Abdul Abdullah points to ignorance and poor education as root causes. The 24-year-old of Kenyan background used to play for South Dublin Football Academy Pro, a club that competed in the Leinster Senior League.
“I was playing in Crumlin,” he says. “I had the ball, just trying to waste time. I had it in the corner and this guy came over and tackled me. The referee gave a free kick. Then the player called me a nigger. The referee was standing there beside me. I said ‘did you not hear that?’ He started to run away, you know pretending he didn’t hear anything.
“Then one of his own teammates actually came over and said to the player ‘man you can’t be saying that. Don’t say that to him’. Stood up for me, which was surprising. Some of it is ignorance. What they hear at home, they say on the street.”
Pick a year in Ireland. Pick a month. Pick a sport. Before Christmas, Kilmacud Crokes’ Craig Dias said he has encountered racism twice as a footballer. Twice too often.
In December 2012, Crossmaglen Rangers player Aaron Cunningham alleged he was racially abused by two Kilcoo players in the Ulster club championship.
In 2014, football. Shamrock Rovers star Eamon Zayed spoke about his day-to-day accommodation of abuse. Born to a Libyan father and an Irish mother, it began at school and continued into adulthood.
“The first instance I can remember was when I was around seven or eight.
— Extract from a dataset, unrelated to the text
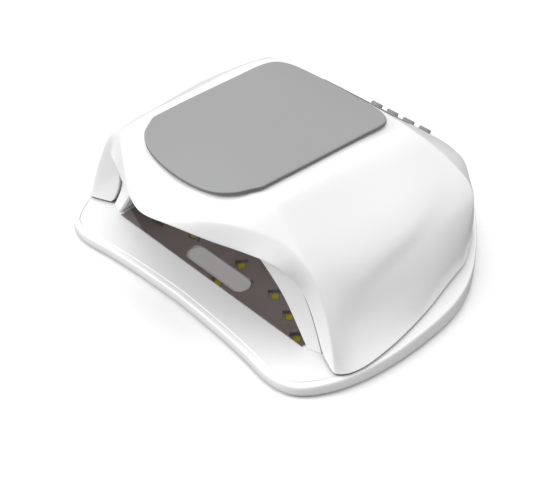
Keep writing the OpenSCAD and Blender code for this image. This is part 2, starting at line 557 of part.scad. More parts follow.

I was playing for my local team Broadford Rovers and we had a match against Stella Maris out in Ballymun,” said Zayed.
“I was quite tall and there was a smaller lad marking me. There was a man on the sidelines shouting racist abuse at me. And not long after he was saying it to me, the young lad who was marking me started saying the exact same thing. After the game, the young lad ran over to the older lad and I realised that they were father and son.”
People are not born racists. They learn to be. But Abdullah thinks the climate in Ireland is improving. Despite the postings about Christie being obscene, people are learning not to be. It is fraught with difficulty.
Ulster are not a racist organisation. But their experience of the problem shows how complex it is to conduct an investigation and to try to narrow a section of several thousand fans down to one or two offenders.
In 2007 Newport Gwent Dragons claimed two of their non-white players, Welsh internationals Colin Charvis and Aled Brew, were singled out for racial abuse.
The then chairman of the Ulster Rugby Supporters Club, Iain Campbell, who was standing in the section singled out for blame, told local media that he was “hurt and staggered” by what he described as “wholly unjust” allegations.
According to Mr Campbell, the source of the misunderstanding was the word “kicker” as the crowd chanted “dodgy, dodgy, kicker”.
Ulster claimed there was a lack of evidence. But the Dragons team and management stood firmly behind their two players.
In a recent Irish survey which 135 volunteers completed, 63 per cent replied that they had witnessed or experienced racism in Irish football over various levels. In the same survey 37 per cent said they had not.
Reporting has been a problematic area. But it only really blows up when a figure like Zebo makes it known. In that continuing issue, it hasn’t been lost on people that his nickname Django, a black slave from a Quentin Tarantino movie, is unsuitable.
Why? Because of racism’s nature, it is not always visible.